First of all apologies for my "hands on" language with coordinates and indices, I am aware that this is not how Lie algebras are normally discussed, but it is the language I'm familiar with so please bear with me.
Say I have a real Lie algebra g, of which I know the brackets in a basis $t^i$: $$ [t^i , t^j ] = c^{ij}{}_k \,t^k $$ and I know the multiplication, inverse and identity maps of the (conncected component of the identity of the) corresponding Lie group G, through the exponential map with a certain ordering, for example ($x_i,y_i,m_i\in \mathbb{R}$): $$ e^{x_i t^i} e^{y_i t^i} = e^{m_i(x,y) t^i} $$ (in this case I chose the symmetric ordering but it's not important, I could have factorized it any other way), and similarly for the other maps.

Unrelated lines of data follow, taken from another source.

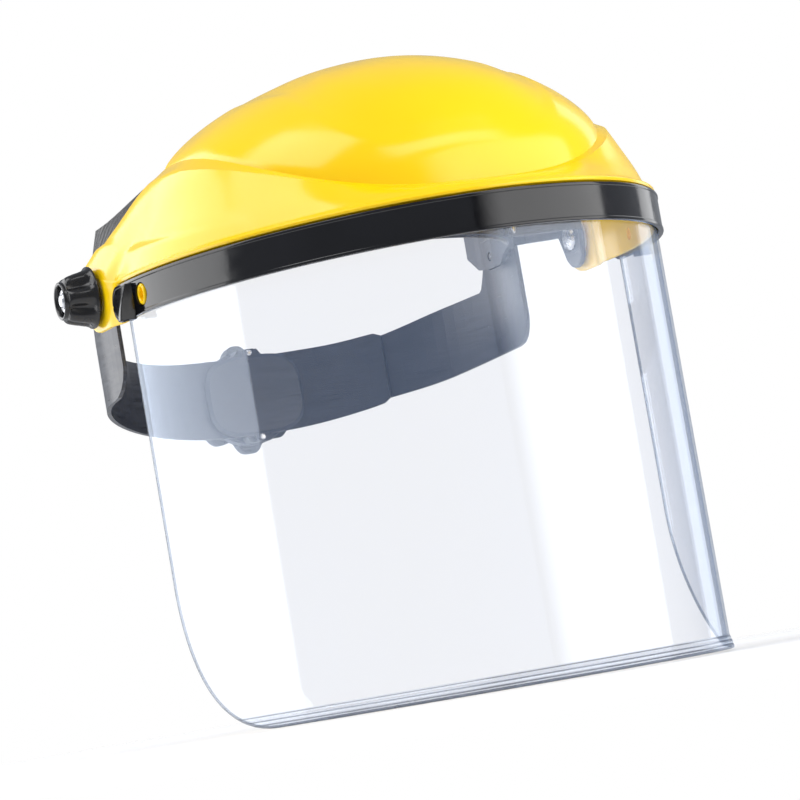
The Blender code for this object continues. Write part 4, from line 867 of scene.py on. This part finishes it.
def build_sweatband(material, thread):
    """Crowned foam pad with a sewn edge, along the inside of the forehead band."""
    low, high = BAND_BOX
    ring_y, half_width, half_length = 50 * MM, 93 * MM, 103 * MM
    band_thick, back_thick, pad_thick = 2.5 * MM, 0.5 * MM, 5.6 * MM

    def ring(angle, offset):
        """Plan point of the head's oval, moved outward by offset."""
        x = half_width * math.sin(angle)
        y = ring_y - half_length * math.cos(angle)
        nx, ny = x / half_width**2, (y - ring_y) / half_length**2
        scale = offset / math.hypot(nx, ny)
        return x + nx * scale, y + ny * scale

    columns = []
    for angle in np.radians(np.linspace(-70, 70, 121)):
        part = abs(math.degrees(angle))
        end = smoothstep(part, 62, 70)
        pinch = 0.5 * MM * (0.5 + 0.5 * math.cos(angle * 34)) * (1 - end)
        bottom = low.z + 8 * MM * end
        top = high.z - 9 * MM * end
        section = []
        for turn in np.linspace(0, math.tau, 40, endpoint=False):
            across, deep = math.sin(turn), math.cos(turn)
            across = math.copysign(abs(across) ** 0.72, across)
            deep = math.copysign(abs(deep) ** 0.62, deep)
            if deep > 0:  # the side towards the forehead
                thick = pad_thick * (1 - 0.62 * end) - pinch * (1 - across**2)
                depth = thick * (1 - 0.45 * across**4) * deep
            else:
                depth = back_thick * deep
            x, y = ring(angle, -band_thick - back_thick - depth)
            section.append((x, y, (top + bottom) / 2 + (top - bottom) / 2 * across))
        columns.append(section)
    pad = mesh_object("sweatband_pad", *loop_shell(columns), 50)
    subdivide = pad.modifiers.new("soft", "SUBSURF")
    subdivide.levels = subdivide.render_levels = 1
    finish_piece(pad, "headgear", "sweatband_foam", material, "sweatband")
    # two rows of stitches along the pad's edges, each stitch a bar of four sides
    half_stitch, stitch_offset, hem = math.radians(0.62), -7.15 * MM, 3.2 * MM
    for name, height in (("upper", high.z - hem), ("lower", low.z + hem)):
        verts, faces = [], []
        for k, middle in enumerate(np.radians(np.arange(-60, 60.1, 2.0))):
            for step in (-1, 1):
                for dz, dr in ((-0.3, 0.0), (0.0, 0.28), (0.3, 0.0), (0.0, -0.28)):
                    x, y = ring(middle + step * half_stitch, stitch_offset - dr * MM)
                    verts.append((x, y, height + dz * MM))
            base = k * 8
            faces += ring_faces(2 * k, 2 * k + 1, 4)
            faces += [[base + i for i in range(4)], [base + i for i in range(4, 8)]]
        stitches = mesh_object(f"sweatband_stitches_{name}", verts, faces, 60)
        finish_piece(stitches, "headgear", "sweatband_foam", thread)


# ---------------------------------------------------------------- carried-over nodes

def dress(names, material, bevel):
    """Give CAD nodes a material and rounded edges."""
    for name in names:
        obj = nodes[name]
        obj.data.materials.clear()
        obj.data.materials.append(material)
        weld = obj.modifiers.new("joined corners", "WELD")
        weld.merge_threshold = CAD_WELD_DISTANCE
        soften(obj, bevel, 2, 42)


# ---------------------------------------------------------------- stage

def place(obj, centre, facing):
    """Put a soft box at centre, turned to face a point; the camera doesn't see it."""
    obj.location = centre
    obj.rotation_euler = (Vector(centre) - Vector(facing)).to_track_quat("Z", "Y").to_euler()
    obj.visible_camera = False
    bpy.context.scene.collection.objects.link(obj)


def soft_box(name, centre, size, facing, strength):
    """Rectangular area light with the same strength per area whatever its size."""
    light = bpy.data.lights.new(name, "AREA")
    light.shape = "RECTANGLE"
    light.size, light.size_y = size
    light.energy = strength * size[0] * size[1] * math.pi
    place(bpy.data.objects.new(name, light), centre, facing)


def glow_card(name, centre, size, facing, strength, fade):
    """Soft box whose light fades out over a width at its -X end."""
    w, h = size[0] / 2, size[1] / 2
    mesh = bpy.data.meshes.new(name)
    mesh.from_pydata([(-w, -h, 0), (w, -h, 0), (w, h, 0), (-w, h, 0)], [], [[0, 3, 2, 1]])
    card = bpy.data.objects.new(name, mesh)
    material = bpy.data.materials.new(name)
    material.use_nodes = True
    tree = material.node_tree
    tree.nodes.clear()
    out = tree.nodes.new("ShaderNodeOutputMaterial")
    emission = tree.nodes.new("ShaderNodeEmission")
    coords = tree.nodes.new("ShaderNodeTexCoord")
    split = tree.nodes.new("ShaderNodeSeparateXYZ")
    ramp = tree.nodes.new("ShaderNodeMapRange")
    ramp.interpolation_type = "SMOOTHSTEP"
    ramp.inputs["From Min"].default_value = -w
    ramp.inputs["From Max"].default_value = fade - w
    ramp.inputs["To Max"].default_value = strength
    tree.links.new(coords.outputs["Object"], split.inputs["Vector"])
    tree.links.new(split.outputs["X"], ramp.inputs["Value"])
    tree.links.new(ramp.outputs["Result"], emission.inputs["Strength"])
    tree.links.new(emission.outputs["Emission"], out.inputs["Surface"])
    mesh.materials.append(material)
    place(card, centre, facing)


def compass(azimuth, distance, height):
    """Point at an azimuth: 0 is ahead of the wearer, positive to the wearer's left."""
    a = math.radians(azimuth)
    return math.sin(a) * distance, -math.cos(a) * distance, height


def build_stage():
    """White world for the camera, dimmer cool fill for everything else, and soft boxes."""
    world = bpy.data.worlds.new("studio")
    bpy.context.scene.world = world
    world.use_nodes = True
    tree = world.node_tree
    tree.nodes.clear()
    out = tree.nodes.new("ShaderNodeOutputWorld")
    mix = tree.nodes.new("ShaderNodeMixShader")
    path = tree.nodes.new("ShaderNodeLightPath")
    seen = tree.nodes.new("ShaderNodeBackground")
    fill = tree.nodes.new("ShaderNodeBackground")
    seen.inputs["Color"].default_value = (1, 1, 1, 1)
    seen.inputs["Strength"].default_value = 1.0
    fill.inputs["Color"].default_value = (0.86, 0.91, 1.0, 1)
    fill.inputs["Strength"].default_value = 0.38
    tree.links.new(path.outputs["Is Camera Ray"], mix.inputs[0])
    tree.links.new(fill.outputs["Background"], mix.inputs[1])
    tree.links.new(seen.outputs["Background"], mix.inputs[2])
    tree.links.new(mix.outputs["Shader"], out.inputs["Surface"])

    aim = (0, -0.06, -0.02)
    soft_box("left soft box", compass(-131, 1.5, 0.25), (1.8, 1.9), aim, 2.8)
    soft_box("near side soft box", compass(-84, 0.85, 1.2), (1.15, 0.95), aim, 3.2)
    soft_box("front soft box", compass(14, 1.25, 1.3), (1.5, 0.5), aim, 3.4)
    soft_box("rear soft box", compass(118, 1.6, 0.2), (0.42, 1.6), aim, 1.3)
    glow_card("right soft box", compass(38, 1.7, 0.25), (3.0, 1.7), aim, 3.0, 0.75)
    bpy.context.scene.view_settings.view_transform = "Standard"


def build_floor():
    """Pale floor just below the object, whose alpha fades out into the white world."""
    size, steps, fade_start, fade_end = 0.9, 24, 0.35, 0.8
    line = np.linspace(-size, size, steps)
    z = cad_box[0][2] - 1.0 * MM
    verts = [(x, y, z) for y in line for x in line]
    faces = [[r * steps + c, r * steps + c + 1, (r + 1) * steps + c + 1, (r + 1) * steps + c]
             for r in range(steps - 1) for c in range(steps - 1)]
    floor = mesh_object("floor", verts, faces)
    s = Shader("pale floor", (0.93, 0.93, 0.935), 0.8)
    s.tint(s.ramp(s.noise(3, 4), 0.3, 0.8), (0.9, 0.9, 0.905))
    s.bump(s.noise(300, 3), 0.0002, 0.3)
    length = s.node("ShaderNodeVectorMath", operation="LENGTH")
    s.link(s.coords, length.inputs[0])
    s.link(s.ramp(length.outputs["Value"], fade_start, fade_end, 1.0, 0.0),
           s.main.inputs["Alpha"])
    floor.data.materials.append(s.material)


def build_camera():
    """The photograph's camera, fitted to the strip, the visor and the knobs."""
    azimuth, elevation, roll = (math.radians(a) for a in (-22.3, -4.4, 9.8))
    location, focal_length, sensor = (-0.5624, -1.4069, -0.1782), 157.5, 36
    level = math.cos(elevation)
    back = Vector((math.sin(azimuth) * level, -math.cos(azimuth) * level, math.sin(elevation)))
    right = Vector((math.cos(azimuth), math.sin(azimuth), 0))
    up = back.cross(right)
    camera = bpy.data.objects.new("camera", bpy.data.cameras.new("camera"))
    matrix = Matrix.Identity(4)
    matrix.col[0] = (*(right * math.cos(roll) - up * math.sin(roll)), 0)
    matrix.col[1] = (*(right * math.sin(roll) + up * math.cos(roll)), 0)
    matrix.col[2] = (*back, 0)
    matrix.col[3] = (*location, 1)
    camera.matrix_world = matrix
    camera.data.sensor_width = sensor
    camera.data.lens = focal_length
    camera.data.clip_end = 50
    bpy.context.scene.collection.objects.link(camera)
    bpy.context.scene.camera = camera


# ---------------------------------------------------------------- assembly

def build():
    build_camera()
    build_stage()
    build_floor()
    yellow = yellow_plastic()
    strip_black = gloss_black("gloss black strip", 0.10)
    knob_black = gloss_black("moulded black knob", 0.2, 0.004)
    satin = satin_black("satin black strap", (0.017, 0.020, 0.030), (0.042, 0.048, 0.066))
    ribbed = satin_black("ribbed black strap", (0.008, 0.008, 0.010), (0.02, 0.02, 0.024),
                         ribs=130.0)
    zinc_x = steel("bright zinc turned", "X")
    zinc_y = steel("bright zinc screw", "Y")
    natural = acetal()
    pad = foam()
    thread = Shader("stitching thread", (0.16, 0.16, 0.17), 0.8, Sheen_Weight=0.3)
    thread.bump(thread.noise(3000, 2), 0.0001, 0.6)
    thread.tint(thread.ramp(thread.noise(900, 2), 0.3, 0.7), (0.24, 0.24, 0.25))

    build_brow_guard(yellow)
    build_visor_strip(strip_black)
    build_visor(clear_sheet(), sheet_edge())
    for side, label in SIDES:
        build_side_knob(side, label, knob_black)
        dress([f"tilt_bolt_{label}", f"knob_nut_{label}"], zinc_x, 0.25 * MM)
        dress([f"spring_washer_{label}"], zinc_x, 0.12 * MM)
        dress([f"friction_washer_{label}"], natural, 0.12 * MM)
        dress([f"side_bracket_{label}", f"nape_strap_{label}"], satin, 0.35 * MM)
        dress([f"crown_strap_{label}"], ribbed, 0.3 * MM)
        dress([f"bracket_rivet_{label}_{end}" for end in ("front", "rear")], zinc_x, 0.15 * MM)
        dress([f"crown_strap_pin_{label}"], knob_black, 0.25 * MM)
        dress([f"strap_stud_{label}_{end}" for end in ("lower", "upper")], knob_black, 0.2 * MM)
    build_ratchet_knob(knob_black)
    build_sweatband(pad, thread.material)
    dress(["forehead_band"], satin, 0.35 * MM)
    dress(["ratchet_housing", "ratchet_inner_cover"], satin, 0.3 * MM)
    dress(["housing_screw_lower", "housing_screw_upper", "ratchet_screw"], zinc_y, 0.15 * MM)
    dress(["pinion_gear", "pawl_spring"], natural, 0.12 * MM)


build()
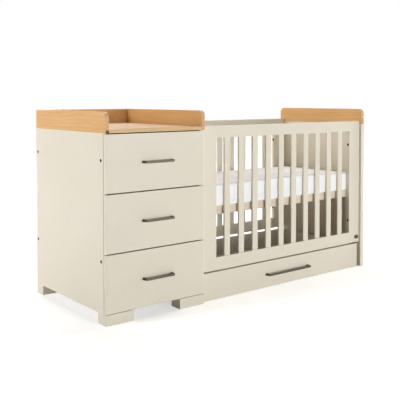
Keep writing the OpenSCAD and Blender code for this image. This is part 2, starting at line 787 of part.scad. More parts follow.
// inset at which a ring no longer follows the drawn-in sides
mattress_draw_end = mattress_w * 0.1;

// one side of a ring: a corner arc, then the points along the straight stretch that follows it
function ring_side(cx, cy, r, a, dx, dy, l, draw) = concat(
    [for (k = [0 : arc_steps - 1])
        let (t = a + 90 * k / arc_steps) [cx + r * cos(t), cy + r * sin(t)]],
    [for (k = [0 : side_steps - 1])
        let (u = k / side_steps, inward = draw * sin(180 * u))
        [cx + r * cos(a + 90) + dx * l * u - dy * inward, cy + r * sin(a + 90) + dy * l * u + dx * inward]]);

// outline of the mattress, drawn in by the inset
function ring(inset) = let (
        r = max(mattress_corner_r - inset, 6),
        x0 = inset + r, x1 = mattress_l - inset - r, y0 = inset + r, y1 = mattress_w - inset - r,
        d = mattress_draw * max(0, 1 - inset / mattress_draw_end))
    concat(ring_side(x1, y1, r, 0, -1, 0, x1 - x0, d), ring_side(x0, y1, r, 90, 0, -1, y1 - y0, d),
           ring_side(x0, y0, r, 180, 1, 0, x1 - x0, d), ring_side(x1, y0, r, 270, 0, 1, y1 - y0, d));

module mattress() {
    n = 4 * (arc_steps + side_steps);
    m = len(mattress_rings);
    middle = [mattress_l / 2, mattress_w / 2];
    points = concat([for (p = mattress_rings) for (q = ring(p[0])) [q[0], q[1], p[1]]],
        [[middle[0], middle[1], 0], [middle[0], middle[1], mattress_t + mattress_crown]]);
    walls = [for (j = [0 : m - 2]) for (k = [0 : n - 1]) let (a = j * n + k, b = j * n + (k + 1) % n)
        each [[a, b, a + n], [b, b + n, a + n]]];
    bottom = [for (k = [0 : n - 1]) [m * n, (k + 1) % n, k]];
    top = [for (k = [0 : n - 1]) [m * n + 1, (m - 1) * n + k, (m - 1) * n + (k + 1) % n]];
    place() color(CLOTH) translate([mattress_x, mattress_y, base_top])
        polyhedron(points, [for (f = concat(walls, bottom, top)) [f[2], f[1], f[0]]]);
}

// ---- long drawer under the crib ----

long_pull_at = [long_x + long_w / 2, case_y, long_front_low + long_front_h / 2];

module long_drawer_front() place() color(PAINT) difference() {
    translate([long_x, case_y, long_front_low]) linear_extrude(long_front_h)
        front_rounded(long_w, long_front_t, front_edge_r);
    translate([long_box_x + long_box_t - groove_d, long_box_y - groove_d, long_floor_z])
        cube([long_box_w - 2 * (long_box_t - groove_d), groove_d + eps, long_floor_t + seat]);
    translate(long_pull_at) pull_bores(long_pull_pitch, long_front_t);
}

module long_drawer_sides() place() color(BOARD) for (s = [0, 1])
    translate([2 * (long_box_x + long_box_w / 2) * s, 0, 0]) mirror([s, 0, 0]) difference() {
        translate([long_box_x, long_box_y, long_box_low]) cube([long_box_t, long_box_d, long_box_h]);
        translate([long_box_x + long_box_t - groove_d, long_box_y - eps, long_floor_z])
            cube([groove_d + eps, long_box_d + 2 * eps, long_floor_t + seat]);
    }

module long_drawer_back() place() color(BOARD)
    translate([long_box_x + long_box_t, long_box_y + long_box_d - long_box_t, long_floor_z + long_floor_t])
        cube([long_box_w - 2 * long_box_t, long_box_t,
              long_box_low + long_box_h - long_floor_z - long_floor_t]);

module long_drawer_floor() place() color(BOARD)
    translate([long_box_x + long_box_t - groove_d + seat, long_box_y - groove_d + seat, long_floor_z])
        cube([long_box_w - 2 * (long_box_t - groove_d + seat), long_box_d + groove_d - seat, long_floor_t]);

module long_drawer_handle() place() color(PEWTER)
    translate(long_pull_at) pull(long_pull_pitch, long_front_t);

// ---- castors ----

module each_castor() for (x = castor_xs) for (y = castor_ys) translate([x, y, 0]) children();

fork_d = 2 * axle_r + 8;

module castor_forks() place() color(STEEL) each_castor() difference() {
    union() {
        translate([-plate_w / 2, -plate_w / 2, long_floor_z - fork_t]) cube([plate_w, plate_w, fork_t]);
        for (x = [-fork_w / 2, fork_w / 2 - fork_t]) {
            translate([x, -fork_d / 2, wheel_r]) cube([fork_t, fork_d, long_floor_z - wheel_r]);
            rod_x([x, 0, wheel_r], fork_d / 2, fork_t);
        }
    }
    rod_x([-fork_w, 0, wheel_r], axle_r + run_fit, 2 * fork_w);
}

module castor_axles() place() color(STEEL) each_castor() {
    rod_x([-fork_w / 2 - 0.5, 0, wheel_r], axle_r, fork_w + 1);
    for (x = [-fork_w / 2 - 2, fork_w / 2 + 0.5]) rod_x([x, 0, wheel_r], axle_r + 1.5, 1.5);
}

module castor_wheel(x, y) place() color(DARK) translate([castor_xs[x], castor_ys[y], wheel_r])
    rotate([0, 90, 0]) rotate_extrude($fn = 64) difference() {
        translate([0, -wheel_w / 2]) square([wheel_r, wheel_w]);
        translate([-1, -wheel_w]) square([axle_r + run_fit + 1, 2 * wheel_w]);
        for (s = [-1, 1]) {
            translate([axle_r + 3.5, s * (wheel_w / 2 + 1) - 3]) square([wheel_r - axle_r - 7, 6]);
            translate([wheel_r - 2, s * (wheel_w / 2 - 1) - 1]) difference() {
                square([3, 2]);
                translate([0, s > 0 ? 0 : 2]) circle(2);
            }
        }
    }

module castor_wheel_front_left() castor_wheel(0, 0);
module castor_wheel_front_right() castor_wheel(1, 0);
module castor_wheel_rear_left() castor_wheel(0, 1);
module castor_wheel_rear_right() castor_wheel(1, 1);

chest_left_side();
chest_right_side();
chest_back();
chest_bottom();
chest_top_rails();
front_feet();
rear_feet();
drawer_slide_channels();
changer_left_side();
changer_right_side();
changer_back();
changer_base();
changer_screws();
crib_front_top_rail();
crib_front_bottom_rail();
crib_front_stiles();
crib_front_slats();
crib_rear_top_rail();
crib_rear_bottom_rail();
crib_rear_stiles();
crib_rear_slats();
end_panel();
end_panel_cap();
wood_dowels();
crib_bolts();
threaded_inserts();
stile_button();
mattress_base_frame();
mattress_base_slats();
mattress_base_brackets();
mattress();
bottom_drawer_front();
bottom_drawer_sides();
bottom_drawer_back();
bottom_drawer_floor();
bottom_drawer_handle();
bottom_drawer_runners();
middle_drawer_front();
middle_drawer_sides();
middle_drawer_back();
middle_drawer_floor();
middle_drawer_handle();
middle_drawer_runners();
top_drawer_front();
top_drawer_sides();
top_drawer_back();
top_drawer_floor();
top_drawer_handle();
top_drawer_runners();
long_drawer_front();
long_drawer_sides();
long_drawer_back();
long_drawer_floor();
long_drawer_handle();
castor_forks();
castor_axles();
castor_wheel_front_left();
castor_wheel_front_right();
castor_wheel_rear_left();
castor_wheel_rear_right();
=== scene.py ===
"""Looks for the crib with its attached changer: the CAD boards get eased edges and procedural
materials, and the mattress is a soft piece of its own. Metres, in the frame of the CAD."""
import json
import math

import bmesh
import bpy
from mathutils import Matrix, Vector, noise
from mathutils.bvhtree import BVHTree
from mathutils.kdtree import KDTree


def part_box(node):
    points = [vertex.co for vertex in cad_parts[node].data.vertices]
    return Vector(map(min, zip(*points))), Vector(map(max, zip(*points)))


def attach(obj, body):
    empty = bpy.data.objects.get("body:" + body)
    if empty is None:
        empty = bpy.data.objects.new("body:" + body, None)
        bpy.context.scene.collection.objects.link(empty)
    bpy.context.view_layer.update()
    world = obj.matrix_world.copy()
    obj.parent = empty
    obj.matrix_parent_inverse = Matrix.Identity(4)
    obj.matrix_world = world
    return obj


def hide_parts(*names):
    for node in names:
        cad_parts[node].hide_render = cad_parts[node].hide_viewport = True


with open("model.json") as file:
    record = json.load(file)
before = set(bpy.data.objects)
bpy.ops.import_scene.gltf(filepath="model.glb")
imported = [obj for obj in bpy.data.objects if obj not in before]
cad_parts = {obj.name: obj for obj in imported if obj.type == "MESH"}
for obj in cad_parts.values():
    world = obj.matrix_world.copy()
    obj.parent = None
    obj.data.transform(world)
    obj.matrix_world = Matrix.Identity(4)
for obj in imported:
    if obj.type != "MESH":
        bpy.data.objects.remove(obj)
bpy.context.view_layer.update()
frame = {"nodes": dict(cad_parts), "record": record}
scene = bpy.context.scene
NODES = frame["nodes"]
BODY = {n: b for b, ns in frame["record"]["behaviour"]["bodies"].items() for n in ns}
SLOT = {s["node"]: s["material_slot"] for s in frame["record"]["subparts"]}

# ---------------------------------------------------------------- camera, from the photograph's perspective
YAW, PITCH = 0.67006, 0.02959      # radians, to the right of +Y and down
CAMERA_AT = (-2.4406, -2.9516, 1.0174)
PICTURE = 400                      # side of the picture in pixels
FOCAL, AXIS_ROW = 684.8, 118.0     # focal length, and the row that the camera's axis passes, in pixels
SENSOR = 36.0

cam_data = bpy.data.cameras.new("camera")
cam_data.sensor_width = SENSOR
cam_data.lens = FOCAL / PICTURE * SENSOR
cam_data.shift_y = (AXIS_ROW - PICTURE / 2) / PICTURE
cam = bpy.data.objects.new("camera", cam_data)
cam.location = CAMERA_AT
cam.rotation_euler = (math.pi / 2 - PITCH, 0, -YAW)
scene.collection.objects.link(cam)
scene.camera = cam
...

Now, say I introduce a central extension of the algebra, call it g': $$ [t^i , t^j ] = c^{ij}{}_k \,t^k + s^{ij} z \,, $$ where $z$ is a new central generator, $[z,t^i]=0$, and $s^{ij}$ is an antisymmetric matrix that satisfies the 2-cocycle condition: $$ c^{ij}{}_l s^{kl} + c^{jk}{}_l s^{il} + c^{ki}{}_l s^{jl} = 0 \,, $$ so that the Jacobi identities of the new algebra are satisfied.
My question is, is there a closed formula to express the multiplication map of the centrally-extended Lie group G' in terms of the product map of G?
I know, from the BCH formula, that the product of two exponentials of elements of g' will have the form: $$ e^{a \,z+x_i \,t^i} e^{b\,z+y_i\, t^i} = e^{ [a+b + s^{ij} h_{ij}(x,y)] z + m_i(x,y) \, t^i} $$ where $h_{ij}(x,y)$ is a map that must satisfy a compatibility condition with $m_i$(coming from associativity), i.e. $$ h_{ij}(x,m(y,u)) = h_{ij}(m(x,y),u) \,, $$ moreover, $h_{ij}(x,y)$ must be zero when either $x_i$ or $y_i$ are zero, and must be zero when $x_i = - y_i$ (or whatever the inverse map is, in case we didn't use the symmetric ordering).
I feel like one should be able to write the map $h_{ij}(x,y)$ explicitly in terms of the map $m_i$, but so far I haven't been able to find out how. is my impression wrong? Is there anything more I can say about the map $h_{ij}$ besides the general properties I just listed?
Edit: of course I can calculate $h_{ij}(x,y)$ as a series in powers of $c^{ij}{}_k$ using the BCH formula, I get something like this up to second order: $$ h_{ab}(x,y) = \frac{1}{2} \, x_a \, y_b + \frac{1}{12} \, c^{ij}{}_b \, x_i \, y_j \, \left(x_a-y_a\right)-\frac{1}{24} \, c^{lk}{}_b \,c^{ij}{}_k \, y_a x_i y_j x_l + \mathcal{O}(c^3) \,, $$ but is there a closed formula in terms of $m_i(x,y)$?